A couple months ago, I transitioned from working in an office environment with editorial director, Rob Heselbarth, and executive editor, Ken Betz, in Arlington Heights, Ill., to working out of a home office outside of Pittsburgh. Modern-day technology has made communication easy – emails, phone calls and remembering the one-hour time difference makes communicating a snap. I also invested in a large el-shaped desk and ergonomic office chair to keep comfortable. Between those and my company-supplied laptop, dual-monitor setup, telephone and printer, my home office is even more efficient than my Illinois cubicle was. Operable windows allow fresh air and daylight to infiltrate my office; I can’t remember the last time I had to turn on the overhead light.
As a self-professed introvert, I love the solitude of a home office. The quiet and peace allows me to focus my energy on the task at hand rather than using energy to shut out all the activity around me that an office often has. On the rare occasion I need that background noise, I found a lovely, independent coffee shop down the road with WiFi, excellent drinks, even better homemade treats and some delicious lunch options. Seriously, who knew a coffee house could specialize in ambiance, coffee, dessert and salads?
I can’t overlook my office mates (not of the human variety), either. Study after study indicate dogs in the workplace relieve stress. I’m fortunate to have my dog, Lexi, and cat, Oliver, as companions. They each have their animal beds set up in my office so they’re nearby. Both remain fairly quiet and calm during the day and are always nearby for some animal therapy on stressful days.

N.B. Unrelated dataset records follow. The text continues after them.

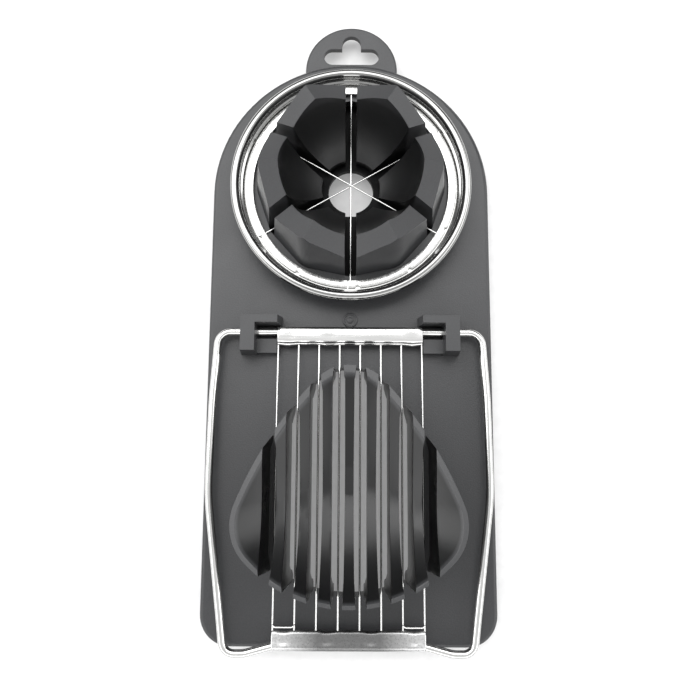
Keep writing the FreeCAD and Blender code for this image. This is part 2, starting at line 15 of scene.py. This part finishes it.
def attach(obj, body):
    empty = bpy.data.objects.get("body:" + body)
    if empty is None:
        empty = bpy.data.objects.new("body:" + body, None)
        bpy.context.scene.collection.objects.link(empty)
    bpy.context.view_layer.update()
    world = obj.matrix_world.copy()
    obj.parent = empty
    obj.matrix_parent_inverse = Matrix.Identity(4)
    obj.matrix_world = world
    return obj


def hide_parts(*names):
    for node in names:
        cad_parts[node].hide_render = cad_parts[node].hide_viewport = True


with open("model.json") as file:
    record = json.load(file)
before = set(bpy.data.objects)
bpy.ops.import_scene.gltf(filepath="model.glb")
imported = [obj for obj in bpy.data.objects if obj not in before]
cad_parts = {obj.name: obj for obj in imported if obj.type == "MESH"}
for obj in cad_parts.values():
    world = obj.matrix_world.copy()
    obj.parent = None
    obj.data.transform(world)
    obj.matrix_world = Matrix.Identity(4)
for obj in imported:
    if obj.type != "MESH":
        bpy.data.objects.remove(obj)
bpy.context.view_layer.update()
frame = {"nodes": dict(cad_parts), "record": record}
nodes = frame["nodes"]
MM = 0.001

# plan and heights of the CAD model, in millimetres
WIRE_PITCH = 6.3
BAR_HALF_L = 22.3
HINGE_Y = -4.75
ROD_Z = 10.5
RING_Y = 41.65
RING_LIP_Z = 11.7
LIP_THICKNESS = 0.7
BOSS_Y = -0.4


# ---------------------------------------------------------------- node helpers
def new_material(name):
    """An empty material with a Principled shader, and what is needed to build on it."""
    material = bpy.data.materials.new(name)
    material.use_nodes = True
    tree = material.node_tree
    shader = tree.nodes["Principled BSDF"]
    place = tree.nodes.new("ShaderNodeTexCoord").outputs["Object"]
    return material, tree, shader, place


def noise(tree, place, scale, detail=2.0, roughness=0.5, stretch=None):
    """Noise in object space; scale is in cells per metre."""
    if stretch:
        mapping = tree.nodes.new("ShaderNodeMapping")
        mapping.inputs["Scale"].default_value = stretch
        tree.links.new(place, mapping.inputs["Vector"])
        place = mapping.outputs["Vector"]
    texture = tree.nodes.new("ShaderNodeTexNoise")
    texture.inputs["Scale"].default_value = scale
    texture.inputs["Detail"].default_value = detail
    texture.inputs["Roughness"].default_value = roughness
    tree.links.new(place, texture.inputs["Vector"])
    return texture.outputs["Fac"]


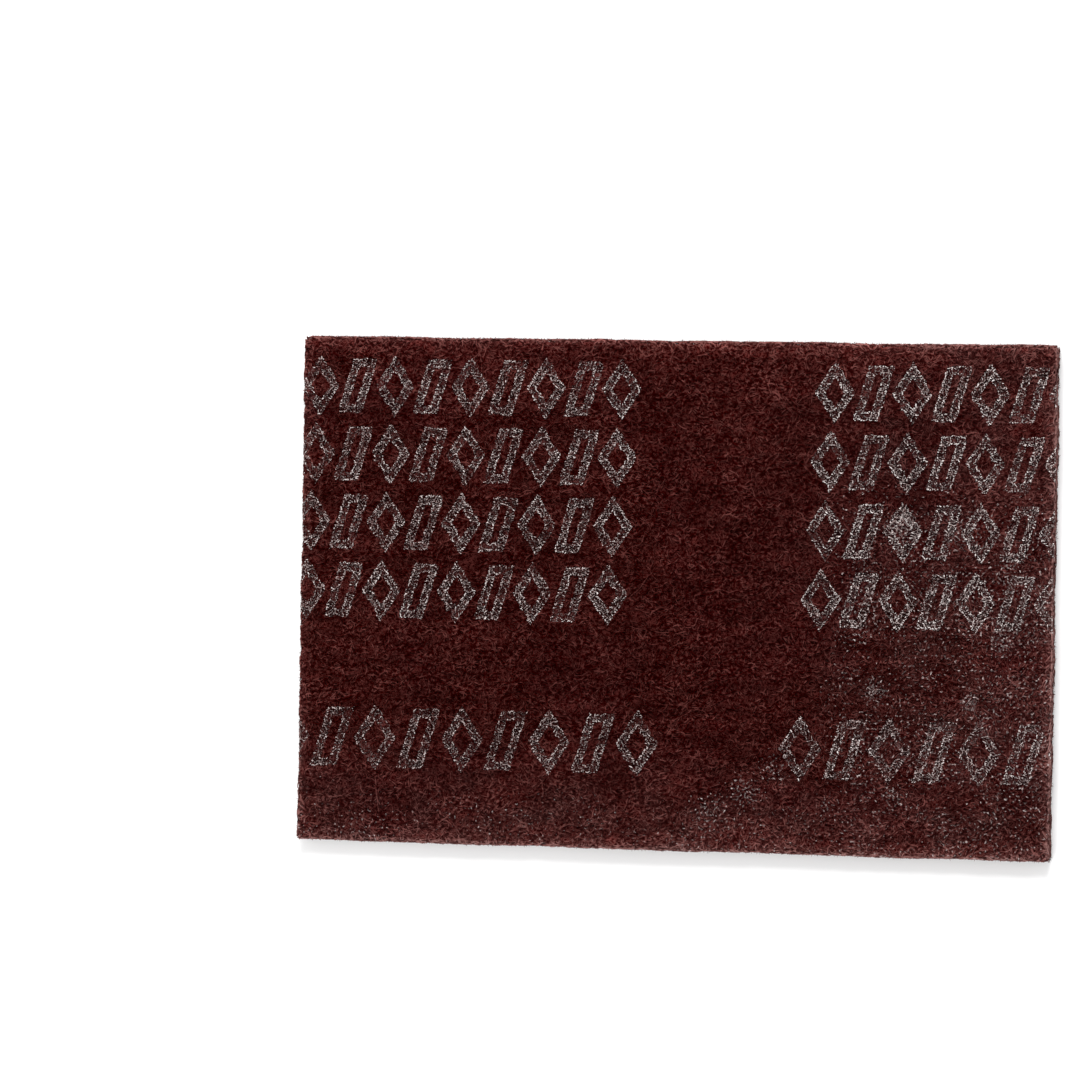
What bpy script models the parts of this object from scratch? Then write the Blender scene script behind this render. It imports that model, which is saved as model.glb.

Wonderful as working at home is, it is not without its challenges. Some days I struggle to transition from work mode to evening or weekend mode since my office is also my home. Sure, it leads to increased productivity, but not differentiating work time versus personal time can lead to burnout. Spring and early summer is the ideal time in Pennsylvania to have the windows open. With those open windows, however, comes a chorus of birds singing, a rooster at the nearby farm crowing all day long and church bell chimes every 15 minutes. I’ve learned to ignore it, but while on the phone, people on the other end have noticed the wildlife so I need to take care to shut the windows.